Al Qaeda Threat Growing, but No Specific Intel on Attack Plans

Officials worried about terror training camps in Pakistan.

ByABC News
July 12, 2007, 9:47 AM

July 12, 2007 — -- While there is no specific intelligence pointing to an imminent attack, a new government assessment concludes the threat from al Qaeda is growing.

U.S. officials are particularly worried about recent intensive terrorist training in the tribal regions of Pakistan.

Law enforcement and intelligence sources tell ABC News that hundreds of Islamic radicals have been to training camps in Pakistan during the last three years and have since dispersed worldwide. The fear is that some of the radicals have been sent to Europe and perhaps even the United States.

Slowly but surely, top officials are starting to talk publicly about something Pakistani leaders at first denied.

Thomas Fingar, deputy director of national intelligence, told Congress today, "We actually see the al Qaeda central being resurgent in their role in planning operations. They seem to be fairly well-settled into the safe haven and the ungoverned spaces of Pakistan there. We see more training. We see more money and we see more communications."

Homeland Security Secretary Michael Chertoff also referenced the Pakistan training camps during an interview today with ABC News. He indicated that the terrorists from the region might try to slip into the United States via Europe.

Last month, ABC News obtained exclusive video of an apparent "graduation ceremony" for about 300 al Qaeda/Taliban recruits at a camp somewhere along the Pakistan-Afghanistan border. Those recruits, allegedly trained to be suicide bombers, were then apparently dispatched to various parts of the world to carry out their mission.

White House and security officials are expected to discuss the latest threat assessment Thursday. The hunt is on to find any specifics pointing to a terrorist plot.

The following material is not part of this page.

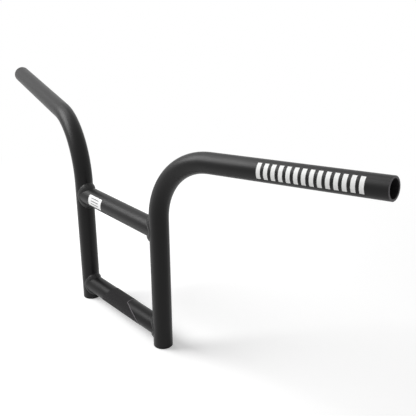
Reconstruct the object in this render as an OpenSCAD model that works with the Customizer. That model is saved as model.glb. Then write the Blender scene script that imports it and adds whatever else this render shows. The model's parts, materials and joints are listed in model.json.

A number of sources have expressed deep concern about how little has been done to target al Qaeda central in Pakistan in recent years. Pakistan President Pervez Musharraf has been either unwilling or unable to do much to clamp down on the camps as he tries to strike a delicate balance between his supporters and those rebelling against his authority who have gone so far as to try to assassinate him.